You know you have a valuable business on your hands. So why are buyers taking months – or even years – to bite? Often times, the answer is right under your nose. Here are some of the top reasons buyers are deciding not to make an offer on your limousine business.
Do your financials cleanly tie to one another? If not, you can’t blame a buyer for holding back. Many of us wouldn’t make a $100 investment if we couldn’t prove that it would pay off; a $1 million-plus investment is out of the question. Clear financial documents are necessary for buyers to clearly understand how they will be impacted by buying a limo business. Interested investors need to know how much cash flow to anticipate in the first month, and how much to predict in coming years. They also need to be able to estimate their tax burden. Not only do unclear financials complicate the sales process, they also paint your company in an unflattering light. If buyers think you have something to hide, they may view your company as a high risk investment and a potential liability.
Heavy Customer Concentration
Many industries go hand-in-hand with heavy customer concentration. In the chauffeur business, customer concentration is a normal and manageable issue. It’s not uncommon for a motorcoach company to owe much of its profits to a local university or travel organization, or for a limo business to rely on a nearby airport for many of its clients. Your buyers, however, may not realize this. When investors look at high concentration, they see high risk. If your top client were to switch companies, the investor’s purchase of your business could be a bust. One of the benefits of hiring a limo business broker is the ability to have an unbiased industry authority on hand. If your broker can communicate to buyers that a certain degree of customer concentration is a quirk of the industry, and not a problem limited to your company, they may be more likely to consider purchasing your limo service for sale.
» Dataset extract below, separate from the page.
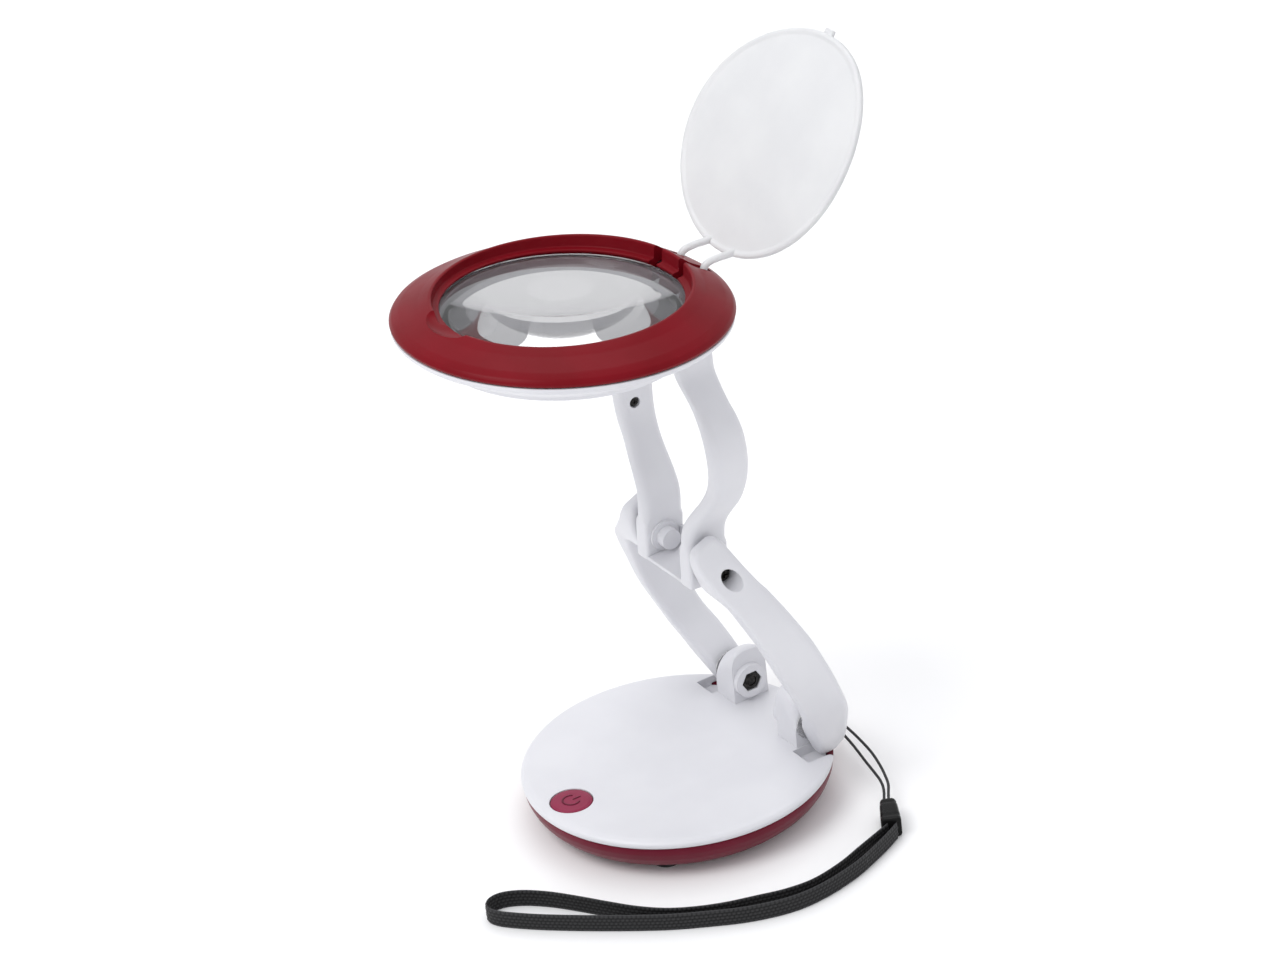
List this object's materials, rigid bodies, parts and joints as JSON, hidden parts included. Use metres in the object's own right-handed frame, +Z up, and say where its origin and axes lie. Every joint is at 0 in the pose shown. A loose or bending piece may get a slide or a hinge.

There’s not much more frustrating than attracting buyers for your business without ever attracting actual offers. Many times, this occurs because buyers don’t understand the value of your business and don’t want to insult you by making what may be perceived as a low-ball offer. Investors are often trained to look at book value – in other words, the assets and liabilities a business has on paper. Unfortunately, this kind of valuation doesn’t include tough-to-calculate concepts like goodwill. A limo business is worth more than the sum of its limousines and buses. Branding, relationships, and reputation play a big role as well. With the support of a transportation business broker, you can enlighten prospective buyers about the accurate valuation of a limousine business – and improve your odds of receiving lucrative offers in the process.